■ Records from a data source

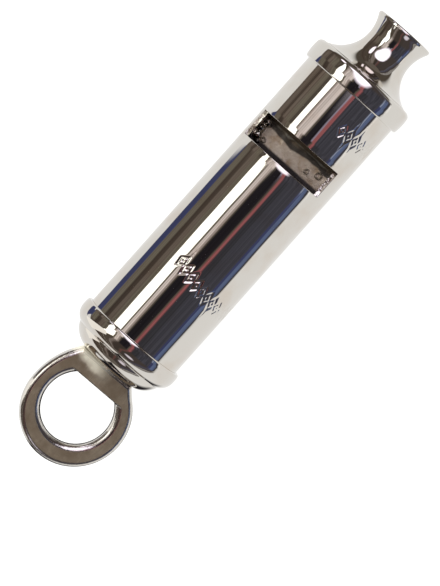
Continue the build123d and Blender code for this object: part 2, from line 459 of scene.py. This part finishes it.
def turn_outwards(mesh, sharp):
    """Drop a closed mesh's unused points, turn its faces outwards and mark edges past an angle as sharp."""
    work = bmesh.new()
    work.from_mesh(mesh)
    bmesh.ops.delete(work, geom=[vertex for vertex in work.verts if not vertex.link_faces], context="VERTS")
    bmesh.ops.recalc_face_normals(work, faces=work.faces)
    work.to_mesh(mesh)
    work.free()
    mesh.set_sharp_from_angle(angle=math.radians(sharp))


def lathe(name, outline, materials, segments=288):
    """A closed surface of revolution about the X axis, with its faces outwards."""
    turns = [2 * math.pi * step / segments for step in range(segments)]
    vertices = [(p.x, p.y * math.cos(t), p.y * math.sin(t)) for t in turns for p in outline]
    count = len(outline)
    area = sum(a.x * b.y - b.x * a.y for a, b in zip(outline, outline[1:] + outline[:1]))
    faces = []
    for ring in range(segments):
        near, far = ring * count, (ring + 1) % segments * count
        for i in range(count):
            j = (i + 1) % count
            face = (near + i, near + j, far + j, far + i)
            faces.append(face if area > 0 else face[::-1])
    return new_piece(name, vertices, faces, materials)


def turned_piece(name, node, edge_radius, materials, shape=None):
    """A finer copy of a turned CAD node, with rounded edges, standing for that node."""
    outline = softened(section(node), edge_radius)
    if shape is not None:
        outline = [shape(point) for point in outline]
    made = lathe(name, outline, materials)
    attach(made, frame["nodes"][node]["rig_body"])
    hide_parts(node)
    return made


CROWN_DEPTH = 0.2 * MM  # how far the head cap's band falls away from its middle to its edges
ROLL_OVER_DEPTH = 0.14 * MM  # how far the base cap's band falls away at its edge
ROLL_OVER_LENGTH = 0.9 * MM


def eased_band(point):
    """A point of the base cap's outline, moved so that the band's edge towards the tube rolls over."""
    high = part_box("base_cap")[1]
    share = min(max((point.x - high.x) / ROLL_OVER_LENGTH + 1, 0.0), 1.0)
    outside = min(max((point.y - 0.95 * high.z) / (0.03 * high.z), 0.0), 1.0)
    return Vector((point.x, point.y - ROLL_OVER_DEPTH * share**2 * outside))


def crowned_band(point):
    """A point of the head cap's outline, moved so that the band swells at its middle."""
    low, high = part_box("head_cap")
    share = (point.x - (low.x + high.x) / 2) / ((high.x - low.x) / 2)
    outside = min(max((point.y - 0.9 * high.z) / (0.06 * high.z), 0.0), 1.0)
    return Vector((point.x, point.y - CROWN_DEPTH * share**2 * outside))


# ---------------------------------------------------------------- the tube and its windows


def tube_sizes():
    """The tube's ends, radii and window, read from its CAD mesh."""
    low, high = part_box("body_tube")
    points = [vertex.co for vertex in frame["nodes"]["body_tube"].data.vertices]
    inner = min(math.hypot(point.y, point.z) for point in points)
    middle = [point for point in points if low.x + MM < point.x < high.x - MM]
    return {
        "start": low.x,
        "end": high.x,
        "outer": high.z,
        "inner": inner,
        "window_start": min(point.x for point in middle),
        "window_end": max(point.x for point in middle),
        "window_height": min(abs(point.z) for point in middle),
    }


def spaced(stops, step):
    """Places from the first stop to the last that hold every stop. The step may depend on the place."""
    places = []
    for start, end in zip(stops, stops[1:]):
        here = step((start + end) / 2) if callable(step) else step
        count = max(1, math.ceil(abs(end - start) / here - 1e-9))
        places.extend(start + (end - start) * i / count for i in range(count))
    return places + [stops[-1]]


def at_station(station):
    """The X place of a distance in millimetres from the lip of the mouthpiece."""
    return cad_high.x - station * MM


# ---------------------------------------------------------------- the stamped ornament

STROKE = 0.17 * MM  # half width of a punched line
PUNCH_DEPTH = 0.11 * MM
LOZENGE = (0.62 * MM, 1.0 * MM)  # half width and half height
DOT_RADIUS = 0.08 * MM
ARC_MIDDLE = math.radians(-64.5)  # turn from +Z of the arc's lowest mark
ARC_STATION = 48.4  # both stations are in millimetres from the mouthpiece's lip
ARC_RADIUS = 23.5 * MM
ARC_SPAN = 19.4 * MM
ARC_MARKS = 16
ROW_STATION = 17.0
ROW_START, ROW_END = math.radians(-30), math.radians(-80)
ROW_MARKS = 6


def ornament_marks(radius):
    """Where the generic punched marks are: (x, turn, lean)."""
    marks = []
    for step in range(ARC_MARKS):
        arc_place = ARC_SPAN * (step / (ARC_MARKS - 1) - 0.5)
        lean = math.asin(arc_place / ARC_RADIUS)
        x = at_station(ARC_STATION) + ARC_RADIUS * (1 - math.cos(lean))
        marks.append((x, ARC_MIDDLE + arc_place / radius, lean))
    for step in range(ROW_MARKS):
        turn = ROW_START + (ROW_END - ROW_START) * step / (ROW_MARKS - 1)
        marks.append((at_station(ROW_STATION), turn, 0.0))
    return marks


def punched(x, turn, radius):
    """How deep the ornament is at every place of a grid of x and turn."""
    depth = np.zeros(np.broadcast(x, turn).shape)
    for mark_x, mark_turn, lean in ornament_marks(radius):
        lengthways = x - mark_x
        sideways = ((turn - mark_turn + math.pi) % (2 * math.pi) - math.pi) * radius
        across = sideways * math.cos(lean) + lengthways * math.sin(lean)
        up = lengthways * math.cos(lean) - sideways * math.sin(lean)
        rim = np.abs(across) / LOZENGE[0] + np.abs(up) / LOZENGE[1] - 1
        off = np.abs(rim) * LOZENGE[0] * LOZENGE[1] / math.hypot(*LOZENGE)
        off = np.minimum(off, np.maximum(np.hypot(across, up) - DOT_RADIUS, 0))
        depth = np.maximum(depth, PUNCH_DEPTH * np.exp(-((off / STROKE) ** 2)))
    return depth


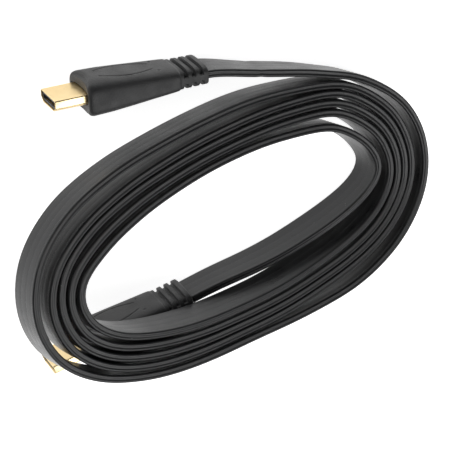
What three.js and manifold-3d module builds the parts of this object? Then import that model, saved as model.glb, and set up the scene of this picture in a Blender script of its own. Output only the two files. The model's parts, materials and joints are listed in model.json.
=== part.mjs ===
// A flat video cable wound into an oval coil, with one plug in front and one lying inside it.
// Millimetres, +Z up. The origin is under the middle of the whole part, on the surface that it lies on.
import * as THREE from 'three';
import Module from 'manifold-3d';
import { mergeVertices } from 'three/addons/utils/BufferGeometryUtils.js';

const wasm = await Module();
wasm.setup();

// Driving dimensions of the flat cable.
const ribbonWidth = 14.0;
const ribbonThickness = 3.0;
const ribbonCorner = 0.75;
const ribbonStep = 3.0;
const joinGap = 0.3;

// Driving dimensions of the metal shell and of the insulator in it.
const shellWidth = 13.9;
const shellThickness = 4.45;
const shellWall = 0.35;
const shellBevel = 1.5;
const shellRound = 0.45;
const shellProud = 11.9;
const shellBuried = 4.0;
const tongueSetBack = 0.5;
const tongueWidth = 11.4;
const tongueGap = 1.7;
const tongueDepth = 8.0;

// Driving dimensions of the moulding: its grip, then the slotted strain relief that ends in a flange.
const mouldingWidth = 20.1;
const mouldingThickness = 13.4;
const noseLength = 2.0;
const gripLength = 35.5;
const firstSlot = 1.9;
const reliefSlots = 3;
const reliefPitch = 3.05;
const flangeLength = 2.8;
const slotWidth = 1.4;
const slotDepth = 1.25;
const spineThickness = 2.4;
const scoopRadius = 40.0;
const scoopDepth = 0.8;
const mouldingLength = gripLength + firstSlot + (reliefSlots - 1) * reliefPitch + flangeLength;

// Where each plug lies: the middle of its flange, where the cable leaves it, and the way it points.
// A plug stands on one narrow side and leans over a little.
const plugTail = { a: [-4.93, 60.55], b: [-19.8, -29.4] };
const plugHeading = { a: -4.0, b: 11.2 };
const plugLean = -2.7;
const leanRise = 0.04;
const plugCentreHeight = mouldingWidth / 2 + leanRise;
const planMiddle = [-2.96, 10.96];

// The coil leans: one end rests on plug b and the other touches the surface. Distances along the coil.
const coilSpan = 133.0;
const coilReach = 87.45;
const coilRoll = -3.72;
const stripLean = 6.0;
const coilPerch = 2 * plugCentreHeight + joinGap;
const coilPitch = Math.asin(coilPerch / coilSpan);
const coilMiddle = [0.95, -0.01, ribbonWidth / 2 + coilReach * Math.sin(coilPitch)];

// Middle line of the coil's outermost turn in the coil's own plane, clockwise from its upper right.
const outline = [
  [46.5, 45.2], [63.5, 35.4], [76.4, 22.1], [82.8, 4.2], [80.4, -13.7],
  [68.5, -30.0], [48.5, -41.0], [24.0, -44.9], [-3.0, -45.8], [-29.0, -46.1],
  [-50.0, -43.2], [-70.8, -35.1], [-84.8, -22.1], [-90.8, -3.4], [-86.4, 16.2],
  [-72.3, 31.2], [-52.5, 39.8], [-30.0, 44.4], [-6.0, 47.1], [20.0, 48.3],
];

// Air between neighbouring turns, from the outermost inwards, at eight places of the outline.
const turnGaps = [
  { at: 0, gaps: [0.6, 0.4, 0.7, 0.6, 2.7] },
  { at: 3, gaps: [3.6, 0.3, 0.3, 0.4, 2.2] },
  { at: 6, gaps: [5.0, 0.4, 0.4, 2.2, 4.5] },
  { at: 8, gaps: [1.0, 0.4, 0.4, 1.6, 7.6] },
  { at: 10, gaps: [1.0, 1.0, 1.1, 1.7, 8.2] },
  { at: 13, gaps: [3.4, 0.7, 0.7, 1.0, 7.6] },
  { at: 15, gaps: [5.4, 0.4, 2.1, 1.8, 3.4] },
  { at: 18, gaps: [3.1, 0.6, 0.9, 1.1, 7.3] },
];
const stepsPerTurn = 60;
const lastTurn = 5;
const lastPlace = 2;

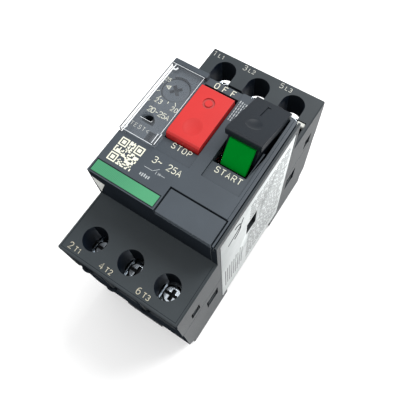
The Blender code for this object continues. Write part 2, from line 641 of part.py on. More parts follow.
def terminal(number, side, x):
    y = screw_y(side)
    plate = boxes("clamp", (x - 4.7, x + 4.7, *end_span(side, 31.2, 42.3), *CLAMP_Z))
    lips = boxes("clamp_lips", (x - 4.6, x - 3.8, *end_span(side, 31.4, 42.1), CLAMP_Z[0] + 0.5, CLAMP_Z[1] + 1.2),
                 (x + 3.8, x + 4.6, *end_span(side, 31.4, 42.1), CLAMP_Z[0] + 0.5, CLAMP_Z[1] + 1.2))
    join(plate, lips)
    cut(plate, rods("clamp_hole", SHANK_RADIUS + 0.35, 41, 45, (x, y), sides=16))
    finish(plate, f"terminal_clamp_{number}", "steel", origin=(x, y, CLAMP_Z[0]))
    low, high = SCREW_HEAD_Z
    outline = [(0, high), (SCREW_HEAD_RADIUS - 0.6, high), (SCREW_HEAD_RADIUS, high - 0.5),
               (SCREW_HEAD_RADIUS, low), (SHANK_RADIUS, low), (SHANK_RADIUS, SHANK_END_Z), (0, SHANK_END_Z)]
    screw = turned("screw", outline, (x, y), sides=24)
    slot = boxes("slot", (x - 4, x + 4, y - 0.45, y + 0.45, high - 1.2, high + 1))
    cross = boxes("cross", (x - 0.6, x + 0.6, y - 1.9, y + 1.9, high - 1.5, high + 1))
    cut(screw, join(slot, cross))
    finish(screw, f"terminal_screw_{number}", "steel", smooth=True)


def build():
    rear_base()
    main_housing()
    front_cover()
    clear_cover()
    aux_slot_cover()
    green_marker_strip()
    rating_label()
    stop_button()
    start_button()
    start_flag()
    button_pivot_pin()
    adjustment_dial()
    test_slider()
    mechanism_frame()
    latch_lever()
    contact_carrier()
    springs()
    trip_bar()
    din_clip()
    for number, x in POLES:
        line_conductor(number, x)
        fixed_contact(number, x)
        load_conductor(number, x)
        moving_contact(number, x)
        arc_chute(number, x)
        trip_coil(number, x)
        bimetal(number, x)
        terminal(number, "line", x)
        terminal(number + 3, "load", x)


build()
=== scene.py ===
"""Looks of the motor protection breaker: finishes, rounded edges, print, floor, light and camera."""
import json
import math
import random

import bmesh
import bpy
from mathutils import Matrix, Vector

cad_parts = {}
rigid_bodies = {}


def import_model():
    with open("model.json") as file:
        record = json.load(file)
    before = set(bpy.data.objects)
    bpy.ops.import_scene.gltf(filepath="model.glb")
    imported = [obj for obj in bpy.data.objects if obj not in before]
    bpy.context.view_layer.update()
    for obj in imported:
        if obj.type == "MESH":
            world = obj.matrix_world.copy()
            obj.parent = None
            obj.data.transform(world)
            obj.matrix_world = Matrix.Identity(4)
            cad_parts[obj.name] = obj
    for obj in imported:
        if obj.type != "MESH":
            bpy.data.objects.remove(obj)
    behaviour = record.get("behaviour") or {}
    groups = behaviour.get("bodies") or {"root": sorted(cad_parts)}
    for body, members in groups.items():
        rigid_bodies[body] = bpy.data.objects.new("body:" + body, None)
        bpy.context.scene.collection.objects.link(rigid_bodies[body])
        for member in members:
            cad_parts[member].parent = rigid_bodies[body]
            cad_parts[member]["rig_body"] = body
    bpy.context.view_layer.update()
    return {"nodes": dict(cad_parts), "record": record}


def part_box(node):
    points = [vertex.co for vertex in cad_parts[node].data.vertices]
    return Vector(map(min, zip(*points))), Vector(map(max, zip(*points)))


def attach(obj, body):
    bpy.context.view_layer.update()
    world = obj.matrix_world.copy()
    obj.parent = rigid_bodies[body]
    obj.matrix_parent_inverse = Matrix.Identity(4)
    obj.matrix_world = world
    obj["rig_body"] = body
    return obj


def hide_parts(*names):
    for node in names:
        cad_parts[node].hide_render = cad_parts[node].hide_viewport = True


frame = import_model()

MM = 0.001
INK = 0.03                      # print stands this far off its surface, in mm
GRAIN_DEPTH = 0.04 * MM         # depth of the moulded grain, as a bump
FIBRE_DEPTH = 0.05 * MM
BRUSH_DEPTH = 0.02 * MM

# Places on the front, in mm
POLE_X = (-13.6, 0.0, 13.6)
SCREW_Y = (36.3, 37.4)          # the load and the line screws, from the middle
LID_LOAD_Y = -22.9              # the lid's wall over the load-side plate
DIAL_AT = (-16.3, 13.7)
STOP_DISH_AT = (-3.4, 4.1)
STOP_RING_AT = (-3.8, 13.3)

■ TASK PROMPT
Output, from the data above, the lines from the line with "moving_contact(number, x)" to the line with "for body, members" exactly as they stand, both ends included and nothing else.

■ THE COMPLETED TASK
        moving_contact(number, x)
        arc_chute(number, x)
        trip_coil(number, x)
        bimetal(number, x)
        terminal(number, "line", x)
        terminal(number + 3, "load", x)


build()
=== scene.py ===
"""Looks of the motor protection breaker: finishes, rounded edges, print, floor, light and camera."""
import json
import math
import random

import bmesh
import bpy
from mathutils import Matrix, Vector

cad_parts = {}
rigid_bodies = {}


def import_model():
    with open("model.json") as file:
        record = json.load(file)
    before = set(bpy.data.objects)
    bpy.ops.import_scene.gltf(filepath="model.glb")
    imported = [obj for obj in bpy.data.objects if obj not in before]
    bpy.context.view_layer.update()
    for obj in imported:
        if obj.type == "MESH":
            world = obj.matrix_world.copy()
            obj.parent = None
            obj.data.transform(world)
            obj.matrix_world = Matrix.Identity(4)
            cad_parts[obj.name] = obj
    for obj in imported:
        if obj.type != "MESH":
            bpy.data.objects.remove(obj)
    behaviour = record.get("behaviour") or {}
    groups = behaviour.get("bodies") or {"root": sorted(cad_parts)}
    for body, members in groups.items():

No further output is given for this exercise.